[begin Given information]

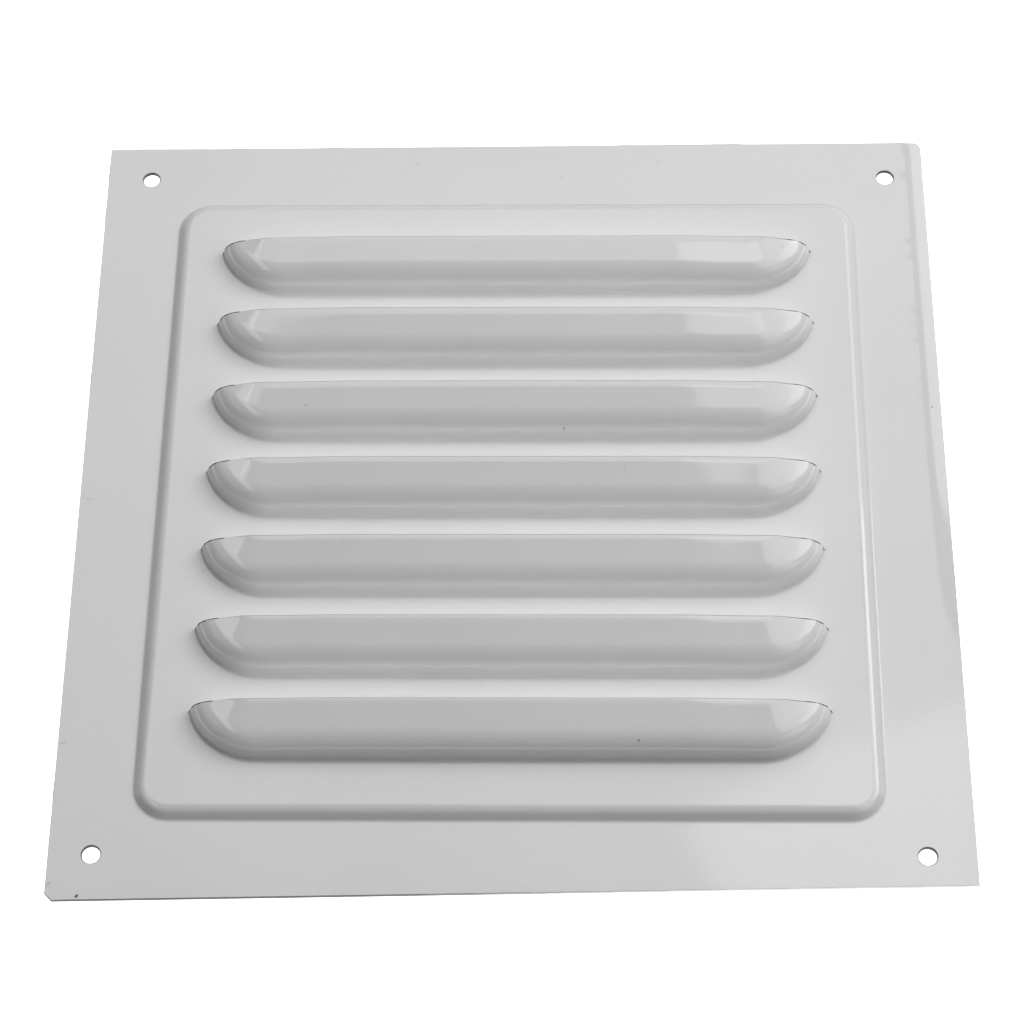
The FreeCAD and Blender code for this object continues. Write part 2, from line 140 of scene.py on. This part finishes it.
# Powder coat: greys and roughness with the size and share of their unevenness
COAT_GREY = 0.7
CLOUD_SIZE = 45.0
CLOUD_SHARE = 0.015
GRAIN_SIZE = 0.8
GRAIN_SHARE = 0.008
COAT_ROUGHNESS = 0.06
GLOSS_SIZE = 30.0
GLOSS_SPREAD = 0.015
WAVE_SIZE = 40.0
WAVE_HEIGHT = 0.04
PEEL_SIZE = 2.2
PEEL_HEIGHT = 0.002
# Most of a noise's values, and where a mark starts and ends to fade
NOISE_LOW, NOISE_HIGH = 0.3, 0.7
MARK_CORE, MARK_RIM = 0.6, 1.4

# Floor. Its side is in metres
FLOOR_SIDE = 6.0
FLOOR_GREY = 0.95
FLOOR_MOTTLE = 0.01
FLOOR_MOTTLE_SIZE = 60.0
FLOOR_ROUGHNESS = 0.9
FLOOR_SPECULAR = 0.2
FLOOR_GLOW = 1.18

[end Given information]

» To do: Look at the material above and copy, word for word, its lines from the first through the one containing "MARK_CORE, MARK_RIM = 0.6, 1.4".

» Result:
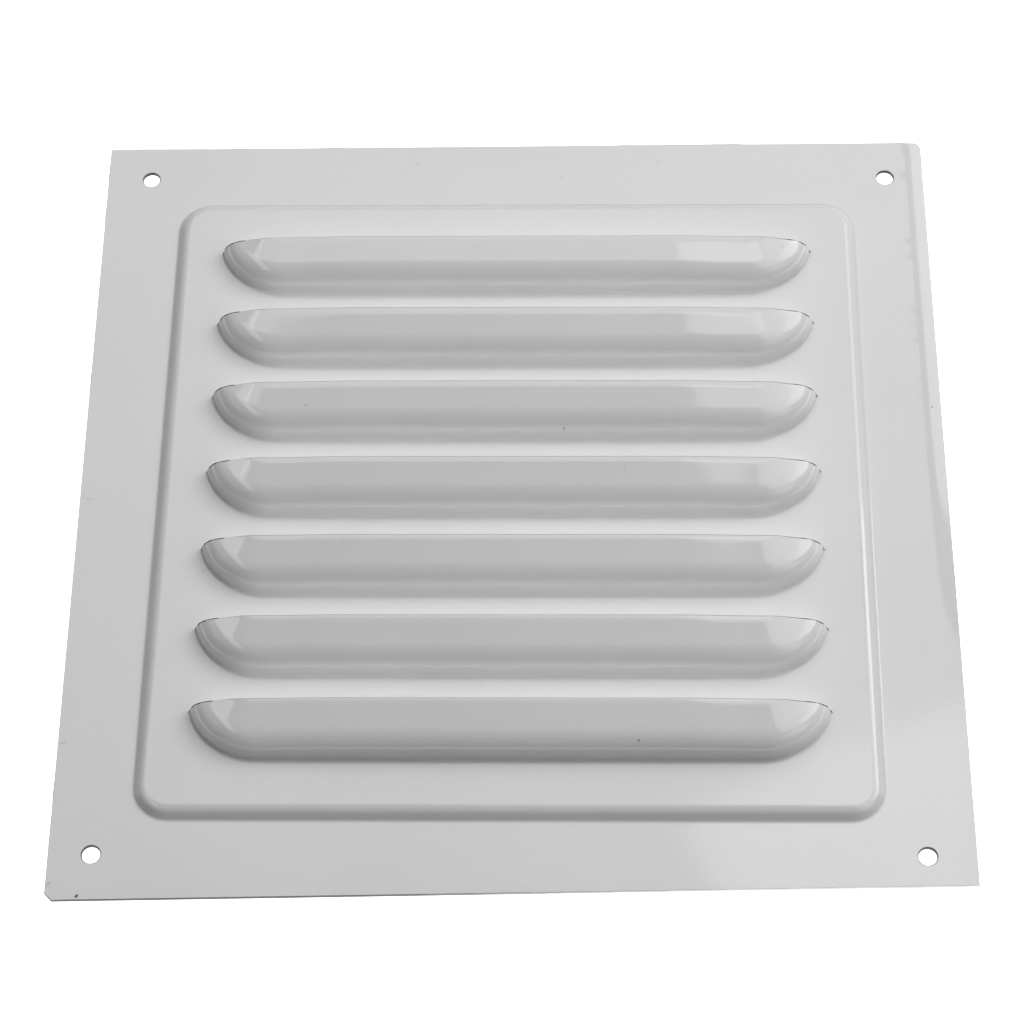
The FreeCAD and Blender code for this object continues. Write part 2, from line 140 of scene.py on. This part finishes it.
# Powder coat: greys and roughness with the size and share of their unevenness
COAT_GREY = 0.7
CLOUD_SIZE = 45.0
CLOUD_SHARE = 0.015
GRAIN_SIZE = 0.8
GRAIN_SHARE = 0.008
COAT_ROUGHNESS = 0.06
GLOSS_SIZE = 30.0
GLOSS_SPREAD = 0.015
WAVE_SIZE = 40.0
WAVE_HEIGHT = 0.04
PEEL_SIZE = 2.2
PEEL_HEIGHT = 0.002
# Most of a noise's values, and where a mark starts and ends to fade
NOISE_LOW, NOISE_HIGH = 0.3, 0.7
MARK_CORE, MARK_RIM = 0.6, 1.4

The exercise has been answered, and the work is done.